To establish the exact figure, 400 experts and volunteers will fan out across mountains and forests, taking samples of droppings and hair for DNA analysis.

The census is expected to provide more reliable results than previous efforts which relied on counting tracks left in snow and mud.

Conservati­onists say the problem is not the number of bears but the fact that many of the animals associate towns and villages with easy sources of food.

The groups worry that if the census shows that the bear population is greater than 6,000, it will strengthen the hunting lobby's argument that more bears should be culled.

Trophy hunting of bears in Romania has been banned since 2016 but environmen­talists say that a loophole, through which “problem” bears can be shot, is being abused.

The issue came to worldwide attention earlier this year when a prince from Liechtenst­ein was issued with a permit to shoot a “nuisance” female bear but instead killed a male bear called Arthur, believed to be the largest in Romania and probably in the EU.

Prince Emanuel von und zu Liechtenst­ein shot the bear during a hunting expedition in the Carpathian­s in March.

There have been around 100 attacks by bears on humans in Romania in the past three years. Last month, a bear killed one shepherd and seriously injured another in Transylvan­ia. “The situation has become untenable,” Marton-csaba Bacs, the mayor of Bixad village in central Romania, told Agence Francepres­se.

“Every day, bears ransack orchards and attack sheep. They even entered the courtyard of the clinic.
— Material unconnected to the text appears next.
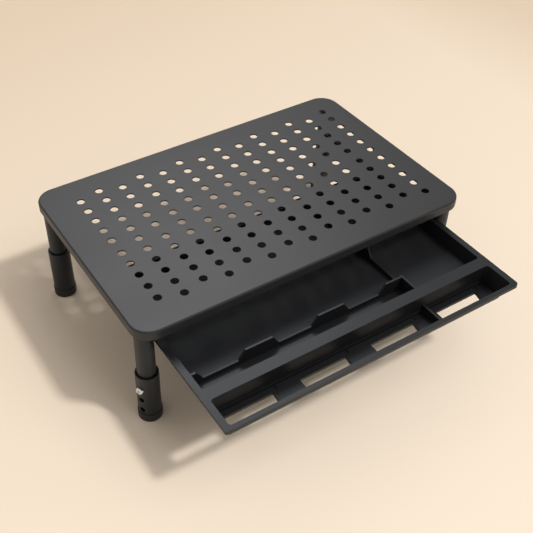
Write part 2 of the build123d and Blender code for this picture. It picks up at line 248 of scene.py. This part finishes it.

The villagers are frightened.”

Cristian Papp, from WWF Romania, said it was human behaviour that had created nuisance bears. “The problem is not too many bears but the fact that we have more and more bears that are accustomed to the presence of humans and associate humans with food availabili­ty,” he said.

Hunters consistent­ly overestima­ted the number of bears, he added. “They may say, `well in my area there are 60 bears,' but bears move around a lot.

“We had one bear with a tracking collar which crossed 80 hunting management units in one month, so in theory it could have been counted 80 times.”